牧野家は牧野氏勝が松平家に従ったことから譜代の家柄となる。2代後の成定は今川家に従って家康と戦ったが、酒井忠次や石川家成の取りなしで家康に従う道を選び、本領を安堵された。成定の死後、後継者争いで家康が康成を指名し、これが譜代大名・牧野家の初代となった。
康成は酒井忠次の娘を妻に迎え、忠次の配下として数々の武功を立てた。家康や秀忠から信頼され、徳川十七将の1人に数えられている。それらの功績から上野国大胡藩2万石に封じられた。
2代・忠成のとき、越後国長峯藩5万石へ転封される。その2年後には越後国長岡藩6万2千石に移り、さらに1万石の加増も受けた。
牧野家は学問や文化の隆盛に力を入れ、すぐれた人材を多く輩出している家でもある。4代・忠辰は「諸士法制」「町中掟」「郷中掟」を制定して藩士や領民を統制し、新田開発や殖産業の発展に貢献した名君だったが、同時に学問に秀で、5代将軍・綱吉の前で『論語』や『易経』の講義をするほどだった。
7代・忠敬は『牧野家系図』と『家譜』の編纂を命じ、8代・忠利の代に『家譜』が完成している。忠利と10代・忠精は絵画の名手としても知られ、特に忠精は雨竜の絵が評判を集め、「あま竜の殿さま」とも呼ばれたという。忠精は老中も務めた、多才な人物だった。
12代・忠恭も老中に任命され、外国御用掛を兼任しているが、この時期になると幕政は混乱の一途で、とても収拾のつく状態ではなかった。
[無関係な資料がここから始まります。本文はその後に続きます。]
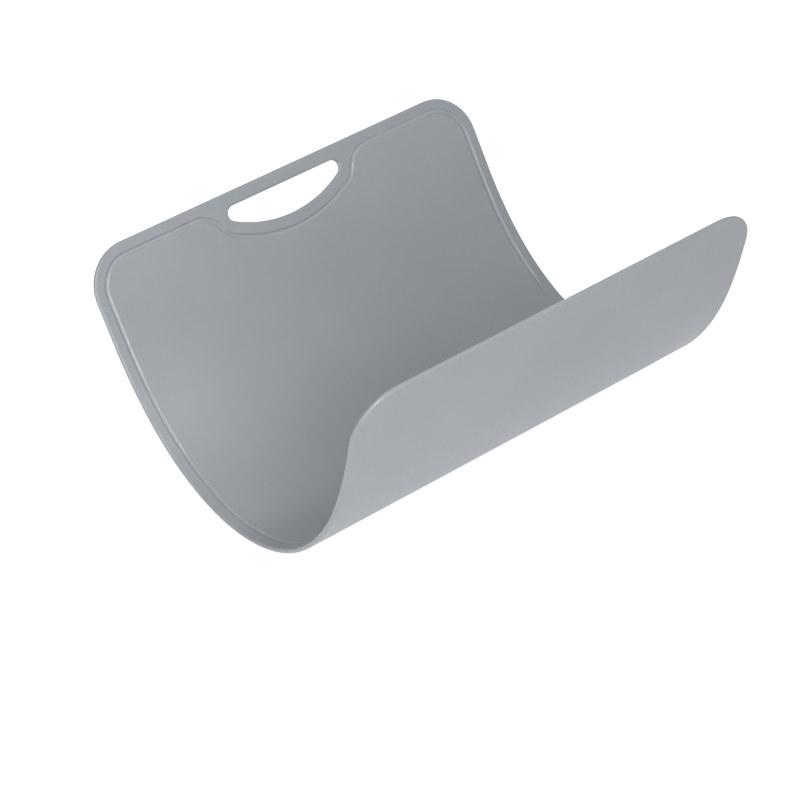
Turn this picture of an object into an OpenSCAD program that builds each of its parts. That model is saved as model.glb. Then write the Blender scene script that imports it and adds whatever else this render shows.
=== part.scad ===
// Flexible cutting mat, curled up as it is held to tip food off it.
//
// The mat is one moulded sheet. It bends about lines that run parallel to the
// handle edge, so it is divided there, and only there, into a handle end, a row
// of strips and a free end. Laid flat, the pieces close up into the whole sheet.
//
// X runs along the handle edge, +Y from the handle edge towards the free edge
// and +Z up. The origin is under the middle of the belly strip, on which the
// curled mat stands. Each bend line lies on the food face, so the pieces close up
// when flat, a seam apart, and open only on the outside when curled.

/* [Sheet] */
// Width of the sheet along the handle edge
sheet_w = 200; // [170:1:260]
// Length of the sheet from the handle edge to the free edge
sheet_l = 290; // [250:1:340]
// Thickness of the sheet
sheet_t = 2; // [1.6:0.1:3]
// Radius of the four corners
corner_r = 20; // [14:0.5:26]

/* [Bend lines] */
// Length of the handle end, which stays flat
handle_end_l = 44; // [36:1:50]
// Length of the free end, which stays flat
free_end_l = 30; // [26:1:40]
// Number of strips between the handle end and the belly strip
handle_strips = 8; // [4:1:12]
// Number of strips between the belly strip and the free end
flap_strips = 9; // [4:1:12]
// Gap left between neighbouring pieces when the sheet is flat
seam = 0.02; // [0.01:0.01:0.1]

/* [Curl] */
// Angle between the two ends of the curled sheet, in degrees
curl_angle = 135; // [40:1:170]
// Distance from the handle edge to the tightest part of the curl
curl_peak = 138; // [110:1:170]
// Distance from there to where the curl would die away
curl_spread = 178; // [150:1:240]

/* [Juice groove] */
// Width of the groove at the food face
groove_w = 2.2; // [1.8:0.1:4]
// Depth of the groove below the food face
groove_depth = 0.5; // [0.4:0.05:1.1]
// Distance from the edge of the sheet to the middle of the groove
groove_inset = 5.5; // [4.5:0.1:8]
// Radius with which the groove turns off the straight to pass the slot
groove_turn_r = 12; // [8:0.5:16]
// Distance from the edge of the slot to the middle of the groove
groove_gap = 6; // [4:0.1:8]

/* [Handle slot] */
// Length of the slot along the handle edge
slot_l = 58; // [44:1:72]
// Distance from the straight side of the slot to the top of its curved side
slot_h = 13.2; // [10:0.1:16]
// Width of the bar between the handle edge and the slot
bar_w = 6.3; // [5:0.1:12]
// Radius of the two ends of the slot
slot_end_r = 3.3; // [2.5:0.1:4]

/* [Hidden] */
$fn = 96;
sheet_colour = [0.63, 0.65, 0.67];

// Pieces are counted from the handle end, 0, to the free end, last.
belly = handle_strips + 1;
last = handle_strips + flap_strips + 2;
strip_l = (sheet_l - handle_end_l - free_end_l) / (last - 1);

function piece_l(i) = i == 0 ? handle_end_l : i == last ? free_end_l : strip_l;

// Names count outwards from the belly strip, so that number 1 is next to it.
function piece_name(i) =
    i == 0 ? "handle_end" :
    i == last ? "free_end" :
    i == belly ? "belly_strip" :
    i < belly ? str("handle_strip_", belly - i) : str("flap_strip_", i - belly);

// Bend line j lies between piece j and piece j + 1. Its angle follows a smooth
// bell, highest at curl_peak, and all the angles add up to curl_angle.
function bend_station(j) = handle_end_l + j * strip_l;
function bell(j) = 1 + cos(180 * min(1, abs(bend_station(j) - curl_peak) / curl_spread));
function bell_sum(j = last - 1) = j < 0 ? 0 : bell(j) + bell_sum(j - 1);
function bend(j) = curl_angle * bell(j) / bell_sum();

// Tilt of a piece from the level belly strip, in degrees about X
function tilt(i) =
    i == belly ? 0 :
    i > belly ? tilt(i - 1) + bend(i - 1) : tilt(i + 1) - bend(i);
function along(i) = [cos(tilt(i)), sin(tilt(i))];

// Place in Y and Z of the end of a piece that faces the handle edge
function start(i) =
    i == belly ? [-strip_l / 2, sheet_t] :
    i > belly ? start(i - 1) + piece_l(i - 1) * along(i - 1) :
    start(i + 1) - piece_l(i) * along(i);

// The groove is a round channel of this radius, with its axis above its floor.
groove_r = (pow(groove_w / 2, 2) + pow(groove_depth, 2)) / (2 * groove_depth);
groove_axis_z = groove_r - groove_depth;

// The slot is a half moon: its straight side faces the handle edge, its two
// ends are small circles, and its curved side is one arc that touches both.
slot_end_x = slot_l / 2 - slot_end_r;
slot_end_y = bar_w + slot_end_r;
slot_rise = slot_h - slot_end_r;
slot_arc_r = (pow(slot_end_x, 2) + pow(slot_rise, 2) - pow(slot_end_r, 2))
    / (2 * (slot_rise - slot_end_r));
slot_arc_y = bar_w + slot_h - slot_arc_r;
slot_arc_half = atan2(slot_end_x, slot_end_y - slot_arc_y);
right_end = [slot_end_x, slot_end_y];
left_end = [-slot_end_x, slot_end_y];
arc_centre = [0, slot_arc_y];
right_touch = 90 - slot_arc_half;
left_touch = 90 + slot_arc_half;

// The rim of the slot is fully round. It belongs to a rectangle of the sheet
// that reaches panel_edge past the slot on all four sides.
rim_r = sheet_t / 2;
panel_edge = bar_w / 2;
panel_x = slot_l / 2 + panel_edge;
panel_y0 = bar_w - panel_edge;
panel_y1 = bar_w + slot_h + panel_edge;

// The groove keeps groove_gap from the slot's ends and curved side. On each side
// of the slot one more arc leads it back to its straight run.
turn_y = groove_inset + groove_turn_r;
turn_x = slot_end_x + sqrt(pow(groove_turn_r + slot_end_r + groove_gap, 2) - pow(turn_y - slot_end_y, 2));
turn_angle = atan2(turn_y - slot_end_y, turn_x - slot_end_x);

// Sections that follow a path round the slot have ring_steps flats, and stand
// turn_facet_angle apart or, on the long arc, sweep_facet_angle. The groove's
// section is a hair narrower there, and starts dip_lead inside the straight run.
ring_steps = 10;
turn_facet_angle = 9;
sweep_facet_angle = 3;
dip_r = 0.98 * groove_r;
dip_lead = 2;

// Outline across the edge of the sheet: x is the distance in from the edge,
// y = 0 is the food face. The edge itself is fully round.
module edge_section(reach, grooved = true) {
    difference() {
        union() {
            translate([sheet_t / 2, -sheet_t / 2]) circle(d = sheet_t);
            translate([sheet_t / 2, -sheet_t]) square([reach - sheet_t / 2, sheet_t]);
        }
        if (grooved) translate([groove_inset, groove_axis_z]) circle(groove_r);
    }
}

// A plain length of the sheet over its whole width, from y = y0 to y = y1
module full_width(y0, y1) {
    translate([0, y1, 0]) rotate([90, 0, 0]) linear_extrude(y1 - y0)
        for (side = [0, 1]) mirror([side, 0])
            translate([-sheet_w / 2, 0]) edge_section(sheet_w / 2);
}

// The border of the sheet's end, with the edge at y = 0, from x = x0 to x = x1
module end_border(x0, x1, grooved = true) {
    translate([x0, 0, 0]) rotate([90, 0, 90]) linear_extrude(x1 - x0)
        edge_section(corner_r, grooved);
}

// The right-hand corner of the sheet, with the groove turning inside it
module corner() {
    translate([sheet_w / 2 - corner_r, corner_r, 0]) rotate([0, 0, -90])
        rotate_extrude(angle = 90) translate([corner_r, 0]) mirror([1, 0]) edge_section(corner_r);
}

module both_corners() {
    for (side = [0, 1]) mirror([side, 0, 0]) corner();
}

// Stations along an arc of a path, from one direction to another in degrees
// about centre, with step_angle between them at most. Each is [x, y, n],
// where n is the direction across the path, on its right-hand side.
function arc_stations(centre, path_r, from, to, step_angle) =
    let (steps = ceil(abs(to - from) / step_angle), across = to > from ? 0 : 180)
    [for (k = [0 : steps]) let (a = from + (to - from) * k / steps)
        [centre[0] + path_r * cos(a), centre[1] + path_r * sin(a), a + across]];

// The same with the points of a straight line added, spread evenly from p to q
function with_line(stations, p, q) =
    [for (k = [0 : len(stations) - 1]) concat(stations[k], p + (q - p) * k / (len(stations) - 1))];

// Where two arcs meet, the second one's first station repeats the last one.
function no_repeats(stations) = [for (k = [0 : len(stations) - 1])
    if (k == 0 || norm(stations[k] - stations[k - 1]) > groove_w / 10) stations[k]];

// Once round the slot, a rim's radius outside its edge, starting at the right-hand
// end of the straight side, with the points of the panel's outline beside it
slot_path = no_repeats(concat(
    with_line(
        arc_stations(right_end, slot_end_r + rim_r, -90, right_touch, turn_facet_angle),
        [panel_x, panel_y0], [panel_x, panel_y1]),
    with_line(
        arc_stations(arc_centre, slot_arc_r + rim_r, right_touch, left_touch, sweep_facet_angle),
        [panel_x, panel_y1], [-panel_x, panel_y1]),
    with_line(
        arc_stations(left_end, slot_end_r + rim_r, left_touch, 270, turn_facet_angle),
        [-panel_x, panel_y1], [-panel_x, panel_y0])));

// Section of the panel at one station, from its outline in along the food face,
// round the rim, and back out along the underside
function panel_ring(station) = concat(
    [[station[3], station[4], 0]],
    [for (k = [0 : ring_steps]) let (q = 180 * k / ring_steps)
        [station[0] - rim_r * sin(q) * cos(station[2]),
         station[1] - rim_r * sin(q) * sin(station[2]),
         rim_r * (cos(q) - 1)]],
    [[station[3], station[4], -sheet_t]]);

// The rectangle of the sheet round the slot, with the slot and its rounded rim
module slot_panel() {
    rings = len(slot_path);
    ring_points = len(panel_ring(slot_path[0]));
    corners = [for (station = slot_path) each panel_ring(station)];
    sides = [for (r = [0 : rings - 1], k = [0 : ring_points - 1])
        let (next_r = (r + 1) % rings, next = (k + 1) % ring_points)
        [r * ring_points + k, r * ring_points + next,
         next_r * ring_points + next, next_r * ring_points + k]];
    polyhedron(corners, sides, convexity = 4);
}

// The path of the dip from left to right: it turns off the straight run, rounds
// the end of the slot, follows its curved side, and comes back the same way.
dip_path = no_repeats(concat(
    [[-turn_x - dip_lead, groove_inset, 270]],
    arc_stations([-turn_x, turn_y], groove_turn_r, 270, 360 - turn_angle, turn_facet_angle),
    arc_stations(left_end, slot_end_r + groove_gap, 180 - turn_angle, left_touch, turn_facet_angle),
    arc_stations(arc_centre, slot_arc_r + groove_gap, left_touch, right_touch, sweep_facet_angle),
    arc_stations(right_end, slot_end_r + groove_gap, right_touch, turn_angle, turn_facet_angle),
    arc_stations([turn_x, turn_y], groove_turn_r, 180 + turn_angle, 270, turn_facet_angle),
    [[turn_x + dip_lead, groove_inset, 270]]));

// A half round section of the groove, open upwards, at one station of its path
function groove_ring(station) =
    [for (k = [0 : ring_steps]) let (q = 180 * k / ring_steps - 90)
        [station[0] + dip_r * sin(q) * cos(station[2]),
         station[1] + dip_r * sin(q) * sin(station[2]),
         groove_axis_z - dip_r * cos(q)]];

// The stretch of the groove that leaves the straight run and passes the slot
module groove_dip() {
    rings = len(dip_path);
    ring_points = len(groove_ring(dip_path[0]));
    corners = [for (station = dip_path) each groove_ring(station)];
    sides = [for (r = [0 : rings - 2], k = [0 : ring_steps]) let (next = (k + 1) % ring_points)
        [r * ring_points + k, r * ring_points + next,
         (r + 1) * ring_points + next, (r + 1) * ring_points + k]];
    first_cap = [for (k = [ring_steps : -1 : 0]) k];
    last_cap = [for (k = [0 : ring_steps]) (rings - 1) * ring_points + k];
    polyhedron(corners, concat(sides, [first_cap, last_cap]), convexity = 4);
}

// The flat handle end: two corners, the bar, the slot and the groove round it
module handle_end() {
    border_x = sheet_w / 2 - corner_r;
    plain_x = turn_x + dip_lead / 2;
    color(sheet_colour) piece_at(0) difference() {
        union() {
            difference() {
                union() {
                    both_corners();
                    end_border(-border_x, -plain_x);
                    end_border(-plain_x, plain_x, grooved = false);
                    end_border(plain_x, border_x);
                    full_width(corner_r, handle_end_l - seam / 2);
                }
                translate([-panel_x, panel_y0, -2 * sheet_t])
                    cube([2 * panel_x, panel_y1 - panel_y0, 3 * sheet_t]);
            }
            slot_panel();
        }
        groove_dip();
    }
}

// One strip of the sheet between two bend lines
module strip(i) {
    color(sheet_colour) piece_at(i) full_width(seam / 2, strip_l - seam / 2);
}

// The flat free end, with its two corners
module free_end() {
    border_x = sheet_w / 2 - corner_r;
    color(sheet_colour) piece_at(last) {
        full_width(seam / 2, free_end_l - corner_r);
        translate([0, free_end_l, 0]) mirror([0, 1, 0]) {
            both_corners();
            end_border(-border_x, border_x);
        }
    }
}

// Moves a piece, drawn flat from y = 0, to its place in the curled sheet
module piece_at(i) {
    translate([0, start(i)[0], start(i)[1]]) rotate([tilt(i), 0, 0]) children();
}

handle_end();
for (i = [1 : last - 1])
    strip(i);
free_end();
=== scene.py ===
"""Looks of the flexible cutting mat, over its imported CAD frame.

The sheet is worked out flat and then curled. Flat, a point is (x, s, z): x across
the mat, s along it from the handle edge, and z up from the food face, so the
sheet fills z = 0 to z = -THICK. All lengths are in metres.
"""
import math

import bpy
import numpy as np
from mathutils import Matrix, Vector
from mathutils.geometry import delaunay_2d_cdt


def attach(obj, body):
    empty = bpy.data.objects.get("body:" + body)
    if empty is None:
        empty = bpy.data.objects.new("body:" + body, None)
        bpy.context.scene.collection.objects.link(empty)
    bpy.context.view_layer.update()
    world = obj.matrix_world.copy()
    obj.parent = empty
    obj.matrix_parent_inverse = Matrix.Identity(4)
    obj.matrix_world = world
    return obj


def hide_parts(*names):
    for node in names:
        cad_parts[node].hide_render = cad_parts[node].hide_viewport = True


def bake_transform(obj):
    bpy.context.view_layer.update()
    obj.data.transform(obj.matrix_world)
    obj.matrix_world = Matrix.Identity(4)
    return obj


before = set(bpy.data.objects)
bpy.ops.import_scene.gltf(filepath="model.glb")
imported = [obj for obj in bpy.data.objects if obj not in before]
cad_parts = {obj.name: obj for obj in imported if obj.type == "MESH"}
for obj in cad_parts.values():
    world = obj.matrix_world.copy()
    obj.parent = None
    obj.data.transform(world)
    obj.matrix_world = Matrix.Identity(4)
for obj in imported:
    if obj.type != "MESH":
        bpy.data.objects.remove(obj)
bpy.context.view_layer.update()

MM = 0.001

# Sizes of the sheet and its strips, the same as in the part's source
WIDTH, LENGTH, THICK, CORNER = 200 * MM, 290 * MM, 2 * MM, 20 * MM
STRIPS_HANDLE, STRIPS_FLAP = 8, 9
HANDLE_END, FREE_END = 44 * MM, 30 * MM
STRIP = (LENGTH - HANDLE_END - FREE_END) / (STRIPS_HANDLE + 1 + STRIPS_FLAP)
CURL, CURL_PEAK, CURL_SPREAD = math.radians(135), 138 * MM, 178 * MM

# Sizes of the groove and the finger slot, also from the source, but for the rolled lip
GROOVE_W, GROOVE_DEPTH, GROOVE_INSET = 2.2 * MM, 0.5 * MM, 5.5 * MM
GROOVE_TURN, GROOVE_GAP = 12 * MM, 6 * MM
GROOVE_LIP = 0.25 * MM
SLOT_L, SLOT_H, BAR, SLOT_END = 58 * MM, 13.2 * MM, 6.3 * MM, 3.3 * MM

# The skin's round edge stands this far inside the solid's, whose facets are cut a little flat.
HAIR = 0.01 * MM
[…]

13代・忠訓のとき、戊辰戦争が勃発。長岡藩は幕府に忠誠を誓い、軍備を整えた。
ここで活躍したのが、すでに藩財政の立て直しや軍備強化(フランス式軍事訓練の採用や新型銃・ガトリング砲の購入が有名)などで辣腕を振るっていた家老、河井継之助である。彼はもともと開国論者であり、また幕府による第二次長州征討に際しても長岡藩が参加するのをやめさせた人物だったが、大政奉還後の混乱を憂慮して「政権を再び徳川に委ねるべき」と主張、この戦争に際しても新政府軍からの出兵要求を黙殺した。
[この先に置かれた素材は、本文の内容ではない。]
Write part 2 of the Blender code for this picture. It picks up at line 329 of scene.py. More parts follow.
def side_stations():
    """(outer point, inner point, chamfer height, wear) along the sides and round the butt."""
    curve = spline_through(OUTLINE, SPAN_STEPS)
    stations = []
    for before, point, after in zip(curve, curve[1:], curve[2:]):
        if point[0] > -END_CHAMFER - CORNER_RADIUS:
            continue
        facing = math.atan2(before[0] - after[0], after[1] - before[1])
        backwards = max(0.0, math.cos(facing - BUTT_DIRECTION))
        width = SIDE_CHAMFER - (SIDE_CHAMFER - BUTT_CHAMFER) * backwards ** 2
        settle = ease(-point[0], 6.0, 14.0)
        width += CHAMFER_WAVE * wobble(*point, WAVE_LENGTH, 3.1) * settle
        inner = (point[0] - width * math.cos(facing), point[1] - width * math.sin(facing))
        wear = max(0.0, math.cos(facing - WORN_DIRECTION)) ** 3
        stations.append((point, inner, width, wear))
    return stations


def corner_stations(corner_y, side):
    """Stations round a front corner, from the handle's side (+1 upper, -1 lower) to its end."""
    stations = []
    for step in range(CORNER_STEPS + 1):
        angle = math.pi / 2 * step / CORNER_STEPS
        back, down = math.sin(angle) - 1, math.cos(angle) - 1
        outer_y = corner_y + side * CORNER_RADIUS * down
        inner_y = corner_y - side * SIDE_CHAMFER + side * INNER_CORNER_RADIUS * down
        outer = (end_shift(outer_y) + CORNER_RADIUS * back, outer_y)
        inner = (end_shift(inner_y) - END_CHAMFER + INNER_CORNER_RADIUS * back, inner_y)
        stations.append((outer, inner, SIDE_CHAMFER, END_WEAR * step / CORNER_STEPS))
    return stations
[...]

とはいっても、旧幕府よりというわけではなく、「中立」を打ち出すのが彼の真意であった。今は「争っている場合ではない」し、そもそも「巻き込まれたくもない」というのが本音であったのだろうと推測されるが、新政府がそのような曖味な立場を許すはずもなく、長岡藩と新政府軍とは開戦する。北越戦争である。
長岡城は一度、新政府軍に占領され、長岡藩軍がそれを奪い返し、ふたたび新政府軍によって落城するなど、戦いは激しいものになった。しかし、継之助が戦死したこともあって、やがて忠訓は追いつめられ、会津藩に逃げ込んで抗戦するものの、ついには降伏した。
牧野家は所領を没収され、14代・忠毅に新たに2万4千石が与えられた。忠毅は版籍奉還を経て長岡藩知事に任命されるが、病気を理由に隠居し、牧野家の家督は父・忠恭にふたたび受け継がれる。忠恭の死後、牧野家は忠篤が相続し、彼には後に子爵位が授けられている。